George Jackson clashed frequently with the judges variously assigned to the case in the years before his brother’s second trial, including filing motions that accused one judge of conspiring against Anthony Jackson with prosecutors and calling the entire Cook County court system a “puss-filled (sic) sack of dishonesty.”

Another judge, who reviewed the defense attorney’s rambling, fantastical motions fined him $500.

George Jackson also became the subject of a protective order sought by the state’s attorney’s office, after he sent what the office said were threats and inappropriate messages — including a bouquet of flowers — to prosecutors. Jackson was barred from the courthouse, then had to be escorted in and out of the building by sheriff’s deputies.

George Jackson was frequently been hours late to hearings, or missed court dates entirely.

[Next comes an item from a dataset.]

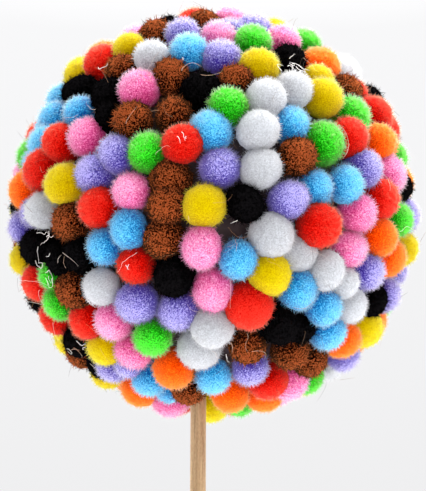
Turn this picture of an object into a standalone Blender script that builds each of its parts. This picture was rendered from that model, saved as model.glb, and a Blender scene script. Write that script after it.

In one 14-page motion, he spun a fictional yarn in which prosecutors conspire with a made-up judge to convict an invented child rapist and drug dealer named Guy “Meatman” Black.

In a rambling, 28-page motion seeking to move the trial outside of Cook County, George Jackson described both himself and his brother as the victims of a virtual conspiracy perpetrated by judges and prosecutors.

“Cook County Criminal Court Judges before who Attorney Jackson has appeared, without exception, have concertedly manifested a street-gang psychosis of protecting its imagined turf and fellow members instead of following the law,” Jackson wrote.

Following the verdict, George Jackson abruptly announced he would be withdrawing as his brother’s attorney ahead of sentencing.

Walowski appointed an assistant public defender to represent Anthony Jackson at his next hearing on July 13.